The opposition's triumph in Sunday's presidential election returns power to the Colorado Party; the impeachment of President Fernando Lugo last year, carried out by Congress and rejected by the people, confirmed a regression; Cartes's party (center) won with a difference of 9 to 10 percentage points over second-placed Efraín Alegre of the Liberal Party; he will be the commander of a political machine that held power for 61 years and had in the dictator Alfredo Stroessner its harshest and most corrupt face.

Horacio Cartes is elected president of Paraguay.

247 – The return of the Colorado Party, which ruled, misruled, and shaped Paraguay as the country became known throughout the world and, especially, in Brazil – a land of counterfeit goods, a haven for stolen cars, and a government infested with corruption and authoritarianism – is already underway.

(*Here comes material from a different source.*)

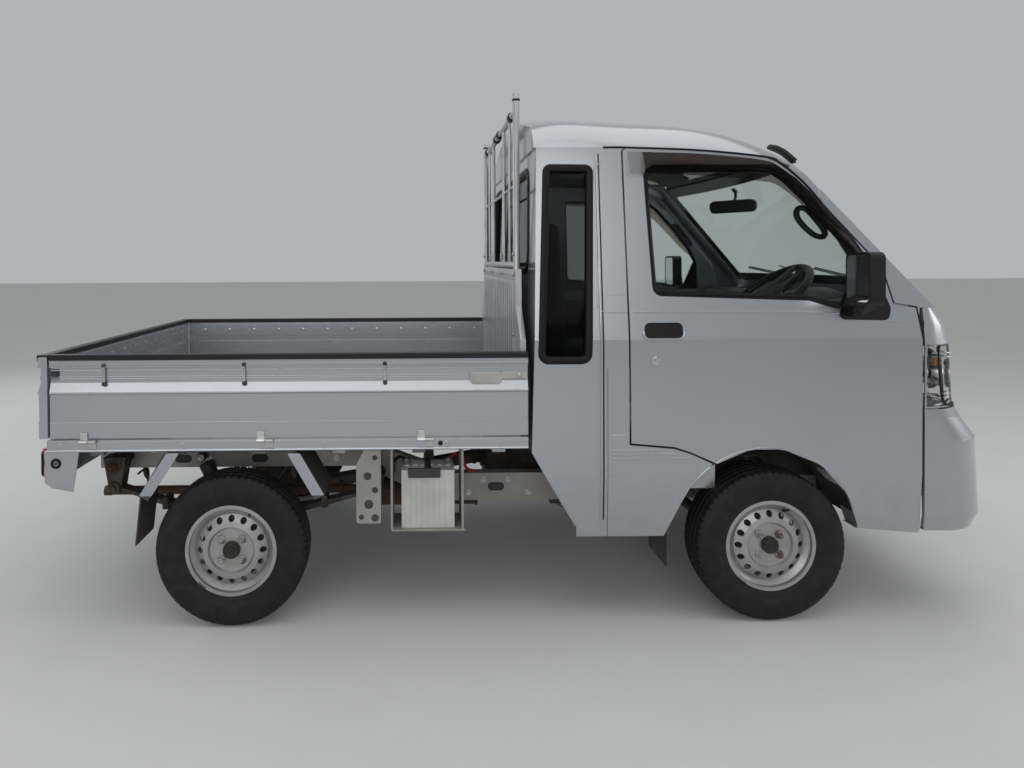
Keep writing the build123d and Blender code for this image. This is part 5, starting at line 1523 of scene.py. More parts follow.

According to the Superior Electoral Court (TSJE), it won with a difference of 9 to 10 percentage points compared to the runner-up, Efraín Alegre, of the Liberal Party.

At 23:45 PM, the TSJE website reported that 99,13% of the presidential votes had been counted, with 45,8% for Cartes and 36,95% for Alegre.

At 56 years old, businessman and controversial figure, Cartes is already the heir to a political machine that ruled Paraguay for 60 years. At the head of this structure, which decimated the opposition and exercised power under the aegis of corruption and authoritarianism, was the dictator Alfredo Stroessner. He controlled the country with an iron fist for 35 years and died in exile in Brazil. The victory of former bishop Fernando Lugo in 2008 followed. Last year, Lugo underwent impeachment proceedings in the Paraguayan Congress, which took no more than 36 hours to remove him from power. Lugo's downfall was met with opposition from a large part of the population, who held vigils in defense of the elected president, but without success.

In his victory speech, Cartes reaffirmed his electoral commitment to give "a new direction to Paraguay," but everything indicates that he will likely return Paraguay to its historical trajectory of institutional backwardness and endemic corruption, in the style of the Colorado Party that he came to control with his financial power.